**Data extract:**
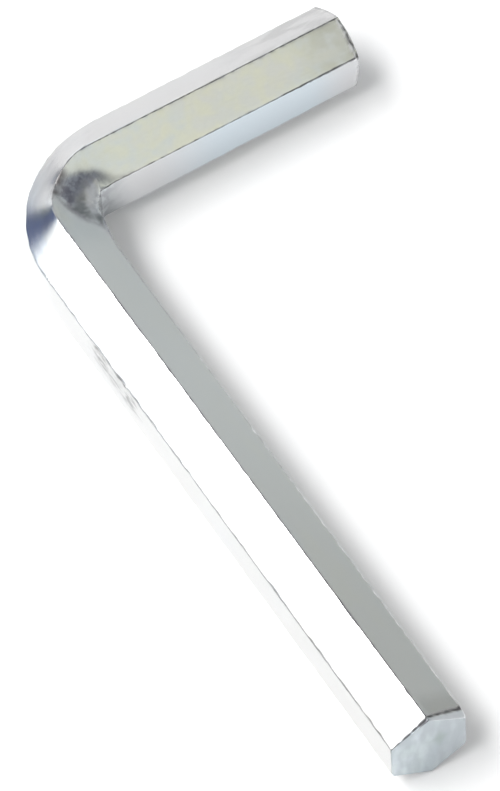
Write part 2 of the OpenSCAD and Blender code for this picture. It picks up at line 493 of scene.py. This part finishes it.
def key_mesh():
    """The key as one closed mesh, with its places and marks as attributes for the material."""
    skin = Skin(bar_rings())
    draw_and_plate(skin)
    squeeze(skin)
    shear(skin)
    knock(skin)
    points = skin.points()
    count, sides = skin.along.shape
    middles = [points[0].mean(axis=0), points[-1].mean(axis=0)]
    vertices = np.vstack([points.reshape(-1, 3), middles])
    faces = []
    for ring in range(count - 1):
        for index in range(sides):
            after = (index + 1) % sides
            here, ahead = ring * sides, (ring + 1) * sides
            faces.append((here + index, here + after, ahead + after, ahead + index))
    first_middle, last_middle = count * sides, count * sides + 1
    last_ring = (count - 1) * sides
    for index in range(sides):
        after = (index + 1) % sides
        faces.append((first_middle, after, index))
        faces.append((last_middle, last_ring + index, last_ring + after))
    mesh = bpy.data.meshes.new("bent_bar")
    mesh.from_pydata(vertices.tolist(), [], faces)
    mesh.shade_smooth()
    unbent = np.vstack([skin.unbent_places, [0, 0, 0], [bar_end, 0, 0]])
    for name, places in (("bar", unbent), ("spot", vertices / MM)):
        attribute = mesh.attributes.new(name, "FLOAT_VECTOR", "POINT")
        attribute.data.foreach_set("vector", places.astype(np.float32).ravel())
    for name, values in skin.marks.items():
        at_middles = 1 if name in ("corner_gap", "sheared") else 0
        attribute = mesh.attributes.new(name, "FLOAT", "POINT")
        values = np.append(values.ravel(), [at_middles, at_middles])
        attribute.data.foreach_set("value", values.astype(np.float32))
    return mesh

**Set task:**
Every line of the data above should be copied exactly.

**Expected output:**
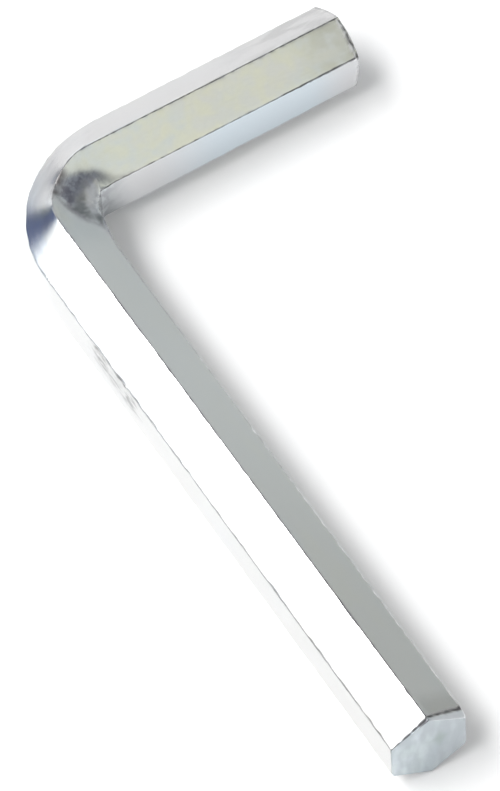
Write part 2 of the OpenSCAD and Blender code for this picture. It picks up at line 493 of scene.py. This part finishes it.
def key_mesh():
    """The key as one closed mesh, with its places and marks as attributes for the material."""
    skin = Skin(bar_rings())
    draw_and_plate(skin)
    squeeze(skin)
    shear(skin)
    knock(skin)
    points = skin.points()
    count, sides = skin.along.shape
    middles = [points[0].mean(axis=0), points[-1].mean(axis=0)]
    vertices = np.vstack([points.reshape(-1, 3), middles])
    faces = []
    for ring in range(count - 1):
        for index in range(sides):
            after = (index + 1) % sides
            here, ahead = ring * sides, (ring + 1) * sides
            faces.append((here + index, here + after, ahead + after, ahead + index))
    first_middle, last_middle = count * sides, count * sides + 1
    last_ring = (count - 1) * sides
    for index in range(sides):
        after = (index + 1) % sides
        faces.append((first_middle, after, index))
        faces.append((last_middle, last_ring + index, last_ring + after))
    mesh = bpy.data.meshes.new("bent_bar")
    mesh.from_pydata(vertices.tolist(), [], faces)
    mesh.shade_smooth()
    unbent = np.vstack([skin.unbent_places, [0, 0, 0], [bar_end, 0, 0]])
    for name, places in (("bar", unbent), ("spot", vertices / MM)):
        attribute = mesh.attributes.new(name, "FLOAT_VECTOR", "POINT")
        attribute.data.foreach_set("vector", places.astype(np.float32).ravel())
    for name, values in skin.marks.items():
        at_middles = 1 if name in ("corner_gap", "sheared") else 0
        attribute = mesh.attributes.new(name, "FLOAT", "POINT")
        values = np.append(values.ravel(), [at_middles, at_middles])
        attribute.data.foreach_set("value", values.astype(np.float32))
    return mesh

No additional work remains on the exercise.